SOURCE EXCERPT
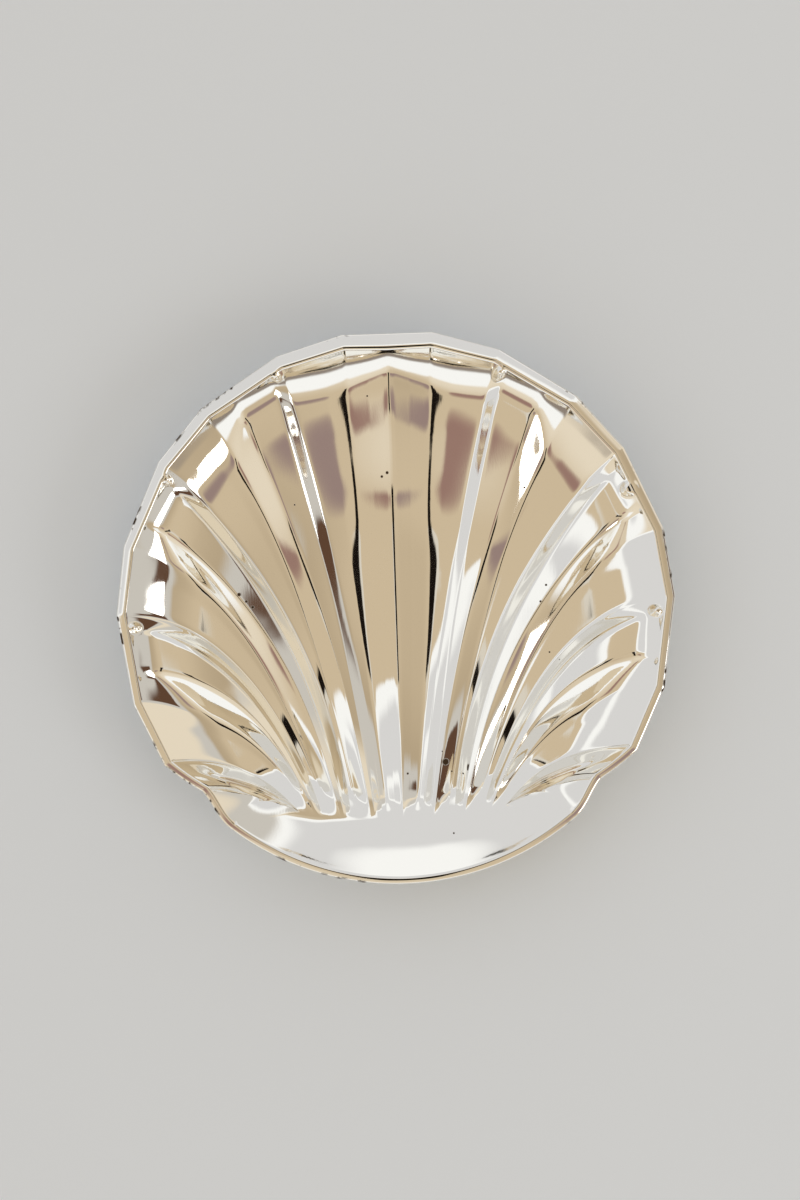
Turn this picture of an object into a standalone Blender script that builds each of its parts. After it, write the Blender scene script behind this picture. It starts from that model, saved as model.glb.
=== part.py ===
"""Shell shaped platter: one sheet of plated metal, pressed into a scallop.

Metres, +Z up. +Y runs from the hinge to the top of the fan, and the dish stands on z = 0 with the
middle of its outline over the origin. Angles are in degrees, measured from +Y towards +X.

The sheet is a net of lines that spread from the hinge to the rim. Each line has a plan curve and a
height, and the lines lie where the section changes: crests, creases, valley floors and flanks.
"""
import bmesh
import bpy
import numpy as np

# Outline
RIM_RADIUS = 0.1150
HINGE_RADIUS = 0.1132
NOTCH_RADIUS = 0.1095

# Sheet, and heights of its underside above the table
SHEET = 0.0012
RIM_HEIGHT = 0.0310
TABLE_CONTACT = 0.00005
CREST_LOW = 0.0022
CREST_END = 0.0225

# Grooves between the crests: depth in the middle, at the top of the fan and at its sides
GROOVE_MIDDLE = 0.0029
GROOVE_TOP = 0.0056
GROOVE_SIDE = 0.0075

# Flange, widest at the top of the fan, and its turned edge
FLANGE_TOP = 0.0066
FLANGE_SIDE = 0.0040
FLANGE_HINGE = 0.0028
LIP_RUN = 0.0012
LIP_DROP = 0.0016

# Fan: a rib in the middle, then a valley and a rib in turn, then a valley and the ear's ridge
RIBS_PER_SIDE = 3
RIB_ANGLE = 18.8
VALLEY_ANGLE = 14.1
RIDGE_ANGLE = 9.3
EAR_ANGLE = 9.5

# Hinge: the lines meet on a flat arc, a rib and a valley taking these angles of it
HUB_HALF_WIDTH = 0.0515
HUB_RISE = 0.0090
HUB_Y = -0.0875
HUB_RIB_ANGLE = 11.6
HUB_VALLEY_ANGLE = 3.9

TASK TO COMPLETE
Nothing should be changed: write out all of the data as is.

COMPLETED TASK
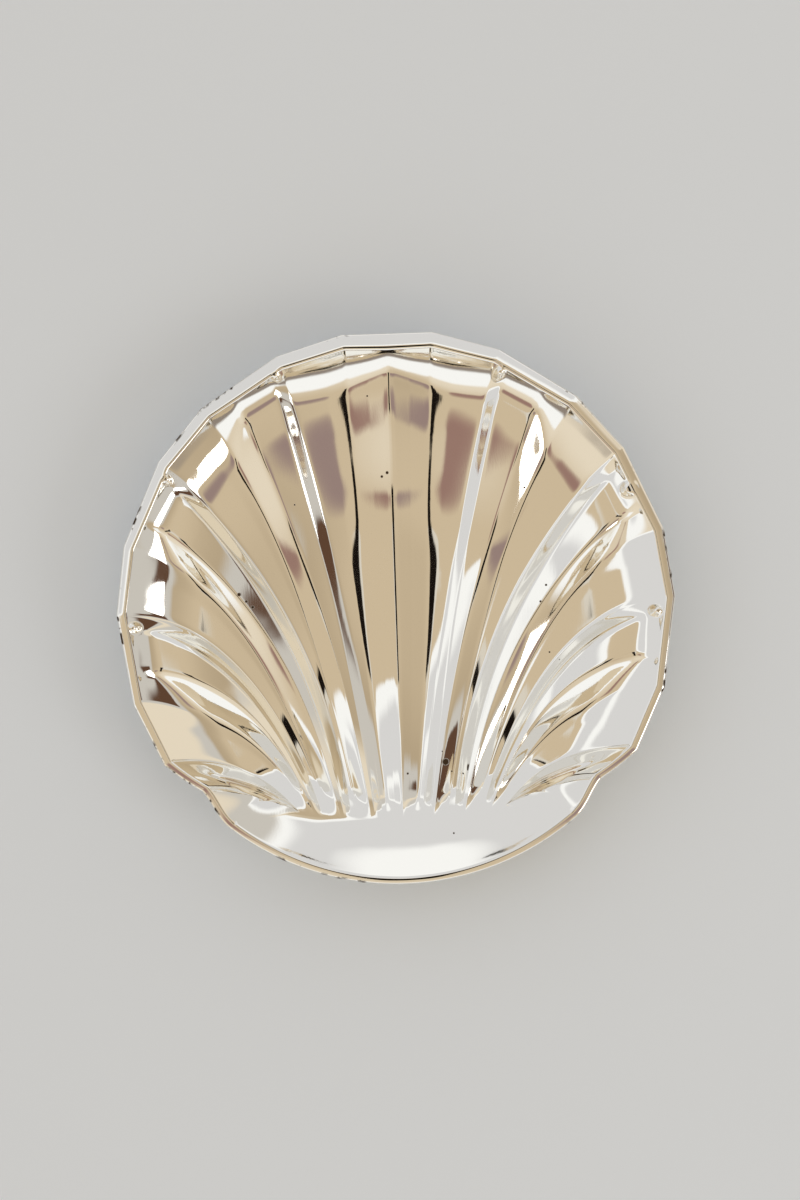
Turn this picture of an object into a standalone Blender script that builds each of its parts. After it, write the Blender scene script behind this picture. It starts from that model, saved as model.glb.
=== part.py ===
"""Shell shaped platter: one sheet of plated metal, pressed into a scallop.

Metres, +Z up. +Y runs from the hinge to the top of the fan, and the dish stands on z = 0 with the
middle of its outline over the origin. Angles are in degrees, measured from +Y towards +X.

The sheet is a net of lines that spread from the hinge to the rim. Each line has a plan curve and a
height, and the lines lie where the section changes: crests, creases, valley floors and flanks.
"""
import bmesh
import bpy
import numpy as np

# Outline
RIM_RADIUS = 0.1150
HINGE_RADIUS = 0.1132
NOTCH_RADIUS = 0.1095

# Sheet, and heights of its underside above the table
SHEET = 0.0012
RIM_HEIGHT = 0.0310
TABLE_CONTACT = 0.00005
CREST_LOW = 0.0022
CREST_END = 0.0225

# Grooves between the crests: depth in the middle, at the top of the fan and at its sides
GROOVE_MIDDLE = 0.0029
GROOVE_TOP = 0.0056
GROOVE_SIDE = 0.0075

# Flange, widest at the top of the fan, and its turned edge
FLANGE_TOP = 0.0066
FLANGE_SIDE = 0.0040
FLANGE_HINGE = 0.0028
LIP_RUN = 0.0012
LIP_DROP = 0.0016

# Fan: a rib in the middle, then a valley and a rib in turn, then a valley and the ear's ridge
RIBS_PER_SIDE = 3
RIB_ANGLE = 18.8
VALLEY_ANGLE = 14.1
RIDGE_ANGLE = 9.3
EAR_ANGLE = 9.5

# Hinge: the lines meet on a flat arc, a rib and a valley taking these angles of it
HUB_HALF_WIDTH = 0.0515
HUB_RISE = 0.0090
HUB_Y = -0.0875
HUB_RIB_ANGLE = 11.6
HUB_VALLEY_ANGLE = 3.9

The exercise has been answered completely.